Both technical profiles are very important for a stable, reliable SOC that keeps on improving both the quality of its detection and response and the quantity of incidents per unit of time it can handle.
Of course and again, good management is key to put the right profiles on the right jobs, have all the profiles synergize well within the SOC and accurately convey the impacts of technical issues up the chain while explaining the “bigger picture” to the analysts.

2.5. Conclusion

A SOC or MSSP is a complex entity that requires a variety of people with specific profiles to perform how it is expected. All the profiles have to be correctly identified and positioned on the correct job, from the SOC analysts to the SOC managers. Therefore, it is important that HR helps the SOC managers manage their human resources and that both the upper management and HR pick the right kind of profile for the SOC managers together.
As a reminder: there is such a thing as technical expertise and it needs to be acknowledged — both in the missions and in the salary — and said technical expertise is the only way to improve technically.

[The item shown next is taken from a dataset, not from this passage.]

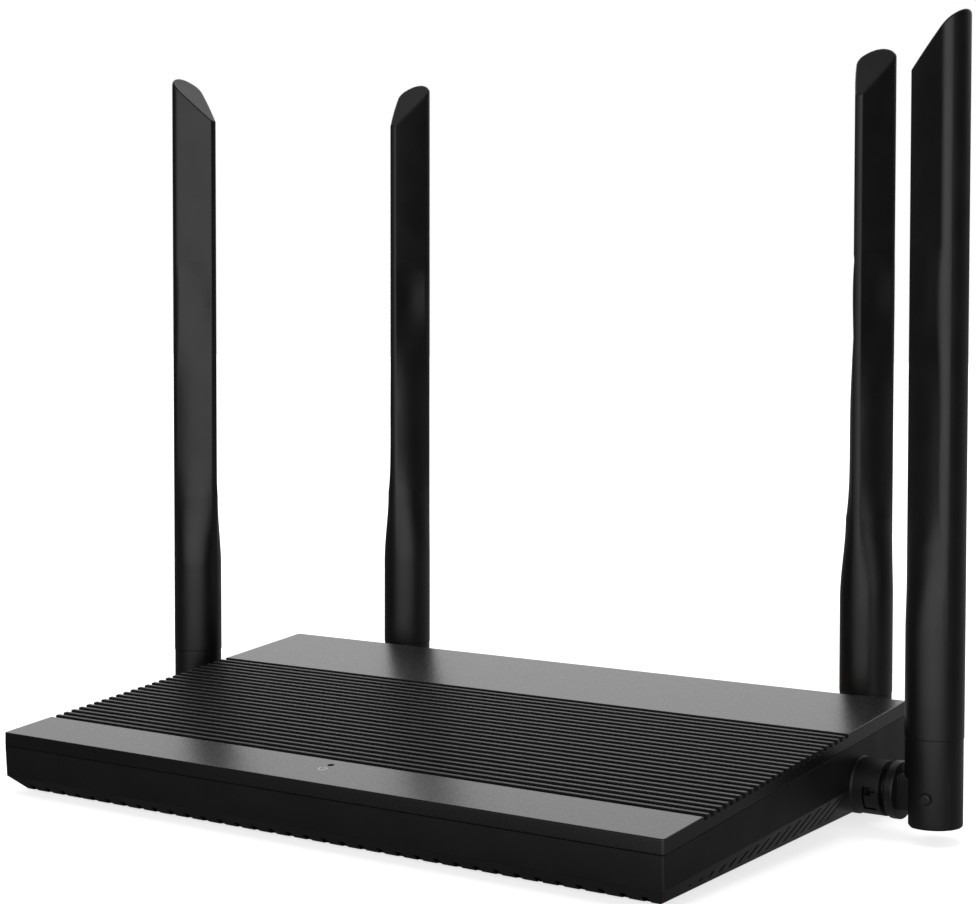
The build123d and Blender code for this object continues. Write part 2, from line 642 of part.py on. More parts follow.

Some of the current SOCs and MSSPs struggles are not having the right people in the right places, putting technical experts in management positions, leaving the MSSP managers battling the customers alone and/or having internal battles between the executives, HR and the SOC or MSSP managers instead of the formers helping the latter.
This leads to frustration, SOC managers leaving for another position with less pressure or a higher pay for the same amount of stress, SOC analysts corresponding to the first profile leaving for offensive or CERT/CSIRT positions and finally SOC analysts of the second profile leaving because as they stayed the longest, they are asked to do tasks they don’t want nor like.